WRITTEN REQUEST: Within the records below, reproduce without change the lines from the line that has "Write part 3" through the line that has "film tube: a", and only those.

(Stored dataset items)
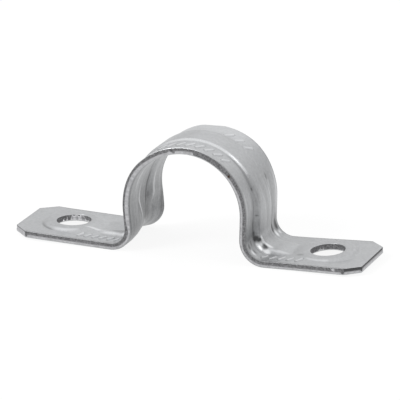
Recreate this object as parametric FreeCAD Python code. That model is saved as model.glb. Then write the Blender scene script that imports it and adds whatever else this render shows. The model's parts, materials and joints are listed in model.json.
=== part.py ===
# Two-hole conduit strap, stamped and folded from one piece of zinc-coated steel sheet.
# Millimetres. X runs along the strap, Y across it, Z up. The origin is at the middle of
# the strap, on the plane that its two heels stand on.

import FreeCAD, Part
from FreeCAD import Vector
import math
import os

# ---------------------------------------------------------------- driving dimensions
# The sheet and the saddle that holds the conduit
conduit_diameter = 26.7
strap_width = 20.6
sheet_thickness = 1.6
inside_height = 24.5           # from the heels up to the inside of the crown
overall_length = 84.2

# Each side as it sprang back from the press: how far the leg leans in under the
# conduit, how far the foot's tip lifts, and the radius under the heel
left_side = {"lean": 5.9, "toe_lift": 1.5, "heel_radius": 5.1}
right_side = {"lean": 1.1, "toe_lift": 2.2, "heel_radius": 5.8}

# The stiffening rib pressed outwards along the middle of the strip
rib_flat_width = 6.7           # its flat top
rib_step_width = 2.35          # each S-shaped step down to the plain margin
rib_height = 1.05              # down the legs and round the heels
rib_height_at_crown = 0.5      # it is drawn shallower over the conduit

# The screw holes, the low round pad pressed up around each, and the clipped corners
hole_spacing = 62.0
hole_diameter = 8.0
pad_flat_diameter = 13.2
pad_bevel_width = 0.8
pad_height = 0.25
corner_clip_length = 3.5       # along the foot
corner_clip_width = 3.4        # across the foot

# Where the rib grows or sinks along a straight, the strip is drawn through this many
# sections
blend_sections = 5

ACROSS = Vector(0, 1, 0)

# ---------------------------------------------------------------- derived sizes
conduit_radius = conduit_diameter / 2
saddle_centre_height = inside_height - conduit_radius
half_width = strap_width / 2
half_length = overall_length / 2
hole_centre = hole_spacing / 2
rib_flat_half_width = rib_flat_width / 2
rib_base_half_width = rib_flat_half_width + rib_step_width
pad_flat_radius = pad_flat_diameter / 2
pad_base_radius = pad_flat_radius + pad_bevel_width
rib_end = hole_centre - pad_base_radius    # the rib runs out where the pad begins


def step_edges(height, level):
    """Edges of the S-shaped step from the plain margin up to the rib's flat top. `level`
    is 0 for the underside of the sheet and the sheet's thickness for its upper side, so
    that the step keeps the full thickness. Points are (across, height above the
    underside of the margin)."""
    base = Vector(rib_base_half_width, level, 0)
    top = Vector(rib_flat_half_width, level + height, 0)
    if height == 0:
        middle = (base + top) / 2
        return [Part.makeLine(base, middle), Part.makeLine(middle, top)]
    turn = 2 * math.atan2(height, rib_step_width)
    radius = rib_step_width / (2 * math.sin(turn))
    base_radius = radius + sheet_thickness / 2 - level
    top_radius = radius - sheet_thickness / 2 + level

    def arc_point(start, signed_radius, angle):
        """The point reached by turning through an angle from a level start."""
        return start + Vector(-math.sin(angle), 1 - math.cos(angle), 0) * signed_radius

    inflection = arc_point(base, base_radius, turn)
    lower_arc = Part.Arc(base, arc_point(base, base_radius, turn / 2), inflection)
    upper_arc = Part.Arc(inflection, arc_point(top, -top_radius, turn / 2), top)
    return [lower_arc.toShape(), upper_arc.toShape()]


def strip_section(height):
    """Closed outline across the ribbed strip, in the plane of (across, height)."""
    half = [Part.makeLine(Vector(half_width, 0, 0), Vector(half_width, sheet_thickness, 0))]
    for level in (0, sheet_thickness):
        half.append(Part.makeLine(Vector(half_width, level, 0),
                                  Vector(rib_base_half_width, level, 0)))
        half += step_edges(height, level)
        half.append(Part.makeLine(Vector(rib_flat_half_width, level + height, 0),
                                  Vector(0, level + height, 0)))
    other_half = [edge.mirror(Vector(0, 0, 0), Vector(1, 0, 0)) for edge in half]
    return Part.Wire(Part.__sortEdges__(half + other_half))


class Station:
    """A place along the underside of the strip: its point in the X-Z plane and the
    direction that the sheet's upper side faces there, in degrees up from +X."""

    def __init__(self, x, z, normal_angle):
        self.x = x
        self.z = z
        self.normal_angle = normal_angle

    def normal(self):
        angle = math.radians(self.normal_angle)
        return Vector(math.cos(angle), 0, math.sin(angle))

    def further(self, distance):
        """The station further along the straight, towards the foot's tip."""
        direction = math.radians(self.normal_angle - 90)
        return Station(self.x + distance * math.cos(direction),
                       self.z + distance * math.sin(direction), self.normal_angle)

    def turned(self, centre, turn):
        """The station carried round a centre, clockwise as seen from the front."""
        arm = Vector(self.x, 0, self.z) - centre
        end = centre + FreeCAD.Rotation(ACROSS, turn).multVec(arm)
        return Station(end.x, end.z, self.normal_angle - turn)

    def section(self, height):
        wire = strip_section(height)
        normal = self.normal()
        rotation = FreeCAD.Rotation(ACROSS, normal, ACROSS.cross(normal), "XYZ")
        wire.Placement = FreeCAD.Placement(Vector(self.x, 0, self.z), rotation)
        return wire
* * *
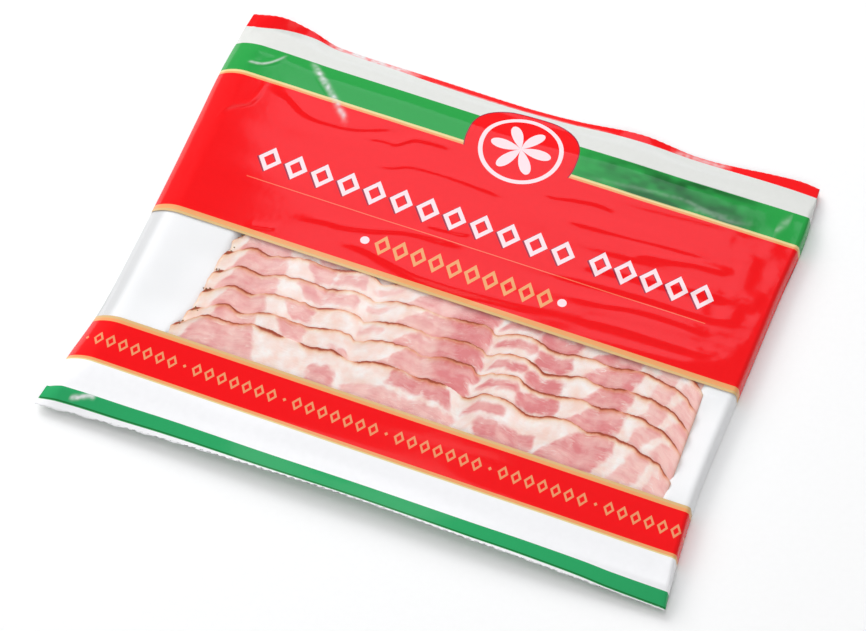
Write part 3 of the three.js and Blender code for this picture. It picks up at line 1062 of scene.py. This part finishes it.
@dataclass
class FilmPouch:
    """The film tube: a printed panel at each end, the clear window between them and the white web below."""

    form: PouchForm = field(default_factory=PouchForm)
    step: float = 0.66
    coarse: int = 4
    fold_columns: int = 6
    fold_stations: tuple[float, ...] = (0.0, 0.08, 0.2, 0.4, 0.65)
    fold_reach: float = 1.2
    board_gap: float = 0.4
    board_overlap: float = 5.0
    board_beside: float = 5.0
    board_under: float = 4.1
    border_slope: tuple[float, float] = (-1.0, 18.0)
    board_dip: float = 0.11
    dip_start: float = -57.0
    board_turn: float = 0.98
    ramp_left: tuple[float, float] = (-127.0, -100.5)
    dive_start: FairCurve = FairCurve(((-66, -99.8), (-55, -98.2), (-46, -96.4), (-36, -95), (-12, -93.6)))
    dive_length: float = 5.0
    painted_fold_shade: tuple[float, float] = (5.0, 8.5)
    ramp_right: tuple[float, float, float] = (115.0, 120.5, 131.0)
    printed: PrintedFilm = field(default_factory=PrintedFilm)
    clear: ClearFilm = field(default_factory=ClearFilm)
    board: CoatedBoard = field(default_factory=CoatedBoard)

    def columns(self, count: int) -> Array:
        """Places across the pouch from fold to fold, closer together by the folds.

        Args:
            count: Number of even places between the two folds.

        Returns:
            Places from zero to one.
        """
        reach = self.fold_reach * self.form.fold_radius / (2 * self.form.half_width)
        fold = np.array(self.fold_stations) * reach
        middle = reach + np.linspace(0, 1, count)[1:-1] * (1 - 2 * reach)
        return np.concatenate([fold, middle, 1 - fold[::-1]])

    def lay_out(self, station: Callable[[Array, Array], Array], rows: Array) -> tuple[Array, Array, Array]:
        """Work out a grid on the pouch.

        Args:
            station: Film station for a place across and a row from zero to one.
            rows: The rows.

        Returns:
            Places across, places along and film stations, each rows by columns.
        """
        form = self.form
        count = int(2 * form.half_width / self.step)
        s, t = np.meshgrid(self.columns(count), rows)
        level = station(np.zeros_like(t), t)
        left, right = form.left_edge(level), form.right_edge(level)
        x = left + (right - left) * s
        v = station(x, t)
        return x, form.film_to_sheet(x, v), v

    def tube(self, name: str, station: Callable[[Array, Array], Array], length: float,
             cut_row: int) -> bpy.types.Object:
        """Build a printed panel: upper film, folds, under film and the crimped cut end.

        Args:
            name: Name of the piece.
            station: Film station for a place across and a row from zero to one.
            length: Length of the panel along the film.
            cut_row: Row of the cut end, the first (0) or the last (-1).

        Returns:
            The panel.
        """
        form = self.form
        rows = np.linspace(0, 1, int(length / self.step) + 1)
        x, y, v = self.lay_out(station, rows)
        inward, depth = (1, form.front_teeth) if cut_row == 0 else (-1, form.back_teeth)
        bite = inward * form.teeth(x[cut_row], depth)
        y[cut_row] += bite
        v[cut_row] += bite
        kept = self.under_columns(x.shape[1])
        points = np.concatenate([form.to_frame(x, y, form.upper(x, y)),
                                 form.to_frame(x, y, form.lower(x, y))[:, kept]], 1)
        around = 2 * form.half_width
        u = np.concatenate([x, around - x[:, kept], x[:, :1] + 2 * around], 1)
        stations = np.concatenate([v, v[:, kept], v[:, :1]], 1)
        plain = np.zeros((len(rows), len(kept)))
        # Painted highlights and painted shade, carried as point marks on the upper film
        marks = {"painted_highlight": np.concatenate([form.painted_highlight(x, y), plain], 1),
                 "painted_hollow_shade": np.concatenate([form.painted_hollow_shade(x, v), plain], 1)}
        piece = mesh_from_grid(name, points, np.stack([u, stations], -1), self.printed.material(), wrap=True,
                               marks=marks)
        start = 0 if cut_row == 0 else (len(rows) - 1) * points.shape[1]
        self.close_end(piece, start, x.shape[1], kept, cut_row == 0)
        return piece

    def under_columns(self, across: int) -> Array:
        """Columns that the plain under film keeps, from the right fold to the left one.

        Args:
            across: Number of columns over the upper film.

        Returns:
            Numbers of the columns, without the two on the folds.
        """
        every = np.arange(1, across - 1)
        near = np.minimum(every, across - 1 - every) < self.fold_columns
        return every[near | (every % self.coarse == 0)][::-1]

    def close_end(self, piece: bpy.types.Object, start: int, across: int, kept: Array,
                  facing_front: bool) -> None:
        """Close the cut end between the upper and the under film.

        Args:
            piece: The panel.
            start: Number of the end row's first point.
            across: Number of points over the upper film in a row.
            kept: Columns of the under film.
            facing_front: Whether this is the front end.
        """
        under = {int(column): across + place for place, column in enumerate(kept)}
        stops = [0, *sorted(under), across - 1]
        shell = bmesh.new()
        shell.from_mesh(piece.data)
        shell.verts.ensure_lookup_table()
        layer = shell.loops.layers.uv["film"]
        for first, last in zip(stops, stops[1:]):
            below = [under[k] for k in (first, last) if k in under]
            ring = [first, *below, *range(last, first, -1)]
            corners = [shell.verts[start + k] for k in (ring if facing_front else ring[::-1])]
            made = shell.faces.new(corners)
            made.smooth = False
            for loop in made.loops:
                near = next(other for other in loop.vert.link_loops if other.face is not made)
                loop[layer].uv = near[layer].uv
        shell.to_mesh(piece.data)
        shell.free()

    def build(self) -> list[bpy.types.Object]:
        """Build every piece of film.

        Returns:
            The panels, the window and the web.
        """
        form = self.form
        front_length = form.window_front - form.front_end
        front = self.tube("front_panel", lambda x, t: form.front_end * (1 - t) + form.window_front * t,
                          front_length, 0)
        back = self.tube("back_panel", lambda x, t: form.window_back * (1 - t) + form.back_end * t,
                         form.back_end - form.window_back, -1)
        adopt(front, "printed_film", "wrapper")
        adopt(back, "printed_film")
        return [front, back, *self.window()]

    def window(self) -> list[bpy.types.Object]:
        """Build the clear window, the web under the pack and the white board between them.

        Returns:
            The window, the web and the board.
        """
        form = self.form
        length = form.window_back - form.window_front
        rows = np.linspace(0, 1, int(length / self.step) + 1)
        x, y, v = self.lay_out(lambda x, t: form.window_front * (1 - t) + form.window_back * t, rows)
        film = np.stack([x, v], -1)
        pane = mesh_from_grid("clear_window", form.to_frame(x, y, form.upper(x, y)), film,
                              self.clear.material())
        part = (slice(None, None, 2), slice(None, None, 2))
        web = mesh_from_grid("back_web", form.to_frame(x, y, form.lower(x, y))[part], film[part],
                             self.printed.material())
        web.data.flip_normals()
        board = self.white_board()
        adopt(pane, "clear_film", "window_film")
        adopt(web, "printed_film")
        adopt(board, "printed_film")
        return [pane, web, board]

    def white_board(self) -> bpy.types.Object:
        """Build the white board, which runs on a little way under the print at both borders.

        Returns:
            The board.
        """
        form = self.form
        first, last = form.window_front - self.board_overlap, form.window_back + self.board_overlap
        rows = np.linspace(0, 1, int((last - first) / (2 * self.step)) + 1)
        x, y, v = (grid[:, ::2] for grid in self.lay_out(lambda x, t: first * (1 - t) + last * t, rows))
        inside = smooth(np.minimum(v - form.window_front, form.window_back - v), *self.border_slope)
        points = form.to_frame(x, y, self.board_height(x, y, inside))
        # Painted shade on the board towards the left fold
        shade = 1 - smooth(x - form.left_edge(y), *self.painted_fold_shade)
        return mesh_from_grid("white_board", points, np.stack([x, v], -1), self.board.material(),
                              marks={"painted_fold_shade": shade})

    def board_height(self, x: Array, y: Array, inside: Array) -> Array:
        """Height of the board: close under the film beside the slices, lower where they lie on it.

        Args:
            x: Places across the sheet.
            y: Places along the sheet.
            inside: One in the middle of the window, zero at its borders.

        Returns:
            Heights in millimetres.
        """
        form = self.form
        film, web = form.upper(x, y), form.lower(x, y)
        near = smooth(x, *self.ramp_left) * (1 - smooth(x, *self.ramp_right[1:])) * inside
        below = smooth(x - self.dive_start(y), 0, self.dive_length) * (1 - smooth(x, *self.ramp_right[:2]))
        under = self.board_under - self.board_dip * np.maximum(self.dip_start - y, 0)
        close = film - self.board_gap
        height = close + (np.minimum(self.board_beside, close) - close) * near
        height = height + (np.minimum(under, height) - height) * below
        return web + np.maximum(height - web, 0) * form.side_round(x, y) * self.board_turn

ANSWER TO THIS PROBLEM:
Write part 3 of the three.js and Blender code for this picture. It picks up at line 1062 of scene.py. This part finishes it.
@dataclass
class FilmPouch:
    """The film tube: a printed panel at each end, the clear window between them and the white web below."""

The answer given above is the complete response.